Toward the end of the section, Weber explicitly guides readers about how they should approach his analysis. More specifically, he warns them against expecting a historical analysis. He does not intend to do “purely historical work” in this text, but rather to focus on tracing the origins of the capitalist spirit, in particular. This means that his work should not be approached as a serious historical study of the period, but rather as a specific discussion of this concept of a capitalist spirit. Along the same lines, he cautions readers against believing that the early Protestants were concerned with developing a capitalist spirit. He acknowledges that their contribution to this spirit was, in fact, incidental. Thus, his analysis should not be seen as a direct link between the capitalist spirit and Protestantism, but rather a tentative connection between the two.

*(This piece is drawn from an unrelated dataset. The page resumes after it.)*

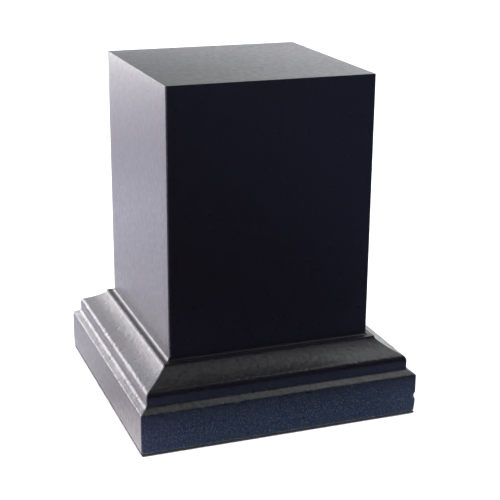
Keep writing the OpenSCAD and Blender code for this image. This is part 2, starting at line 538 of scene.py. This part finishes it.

Weber’s specification that he is not drawing a direct connection between the capitalist spirit and Protestantism also allows him to support more tenuous analyses of these two concepts. Because he does not intend to prove that Protestantism directly led to the capitalist spirit, he only has to show that they are somehow related. This reduces the burden of proof placed on Weber throughout the text. He is able to point to certain tentative connections and magnify their importance, without needing to also show that one led directly to another.